For context, negative gearing occurs when the expenses of owning an asset exceeds the income it generates (e.g. your mortgage repayments exceed the rental income that you earn off a property). In Australia, you are allowed to use this financial loss to offset your salary, reducing your taxable income and the amount of tax you pay.
Negative gearing for residential properties will be abolished from July 2027, and investors will no longer be able to offset rental losses against salary. This detriments property investors, as they can no longer offset rental losses against their salaries, removing a significant tax advantage. However, the most contested issue is the impact of the change on renters. Fewer investors in the market could mean less rental properties available, limiting supply and driving up rental prices.
Another key detail is existing property owners who purchased a house before 2026 will not lose access to negative gearing. This means they are incentivised to not sell their properties as this would mean losing their tax advantages. As a result, supply of housing may remain constrained, further pushing prices up.

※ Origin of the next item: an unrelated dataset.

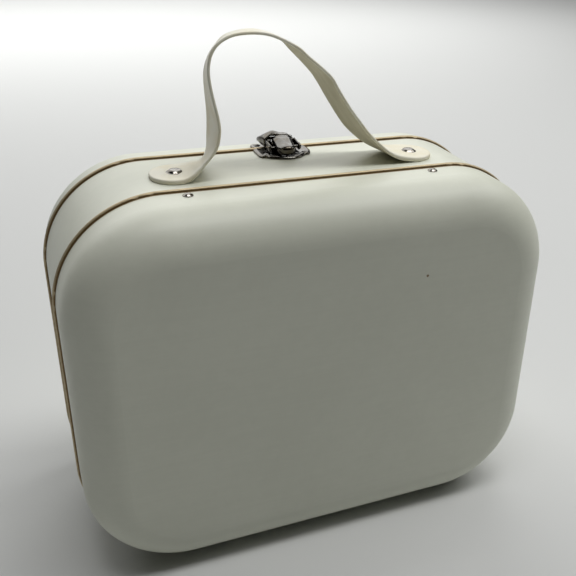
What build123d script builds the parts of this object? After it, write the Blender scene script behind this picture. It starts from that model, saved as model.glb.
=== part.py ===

The change was introduced so that new home buyers do not need to compete with property investors in the housing market. However, critics have argued that the change will instead lead to higher house prices, further pushing first home buyers out of the housing market.
HSC relevance:
- This is very relevant to the distribution of income and wealth topic in Topic 3. The justification was that negative gearing unfairly benefits high income earners who can afford to invest in property. Making it harder for property investors to buy new homes means that it is harder for them to accumulate wealth, potentially improving wealth inequality.
- However, remember that the effects of this are yet to be seen, so critics still argue that the change could raise housing prices, making it harder for first time buyers to accumulate wealth. This would lead to increased wealth inequality
- The price of housing rising would lead to an increase in inflation, as housing is a major purchase for many Australian households.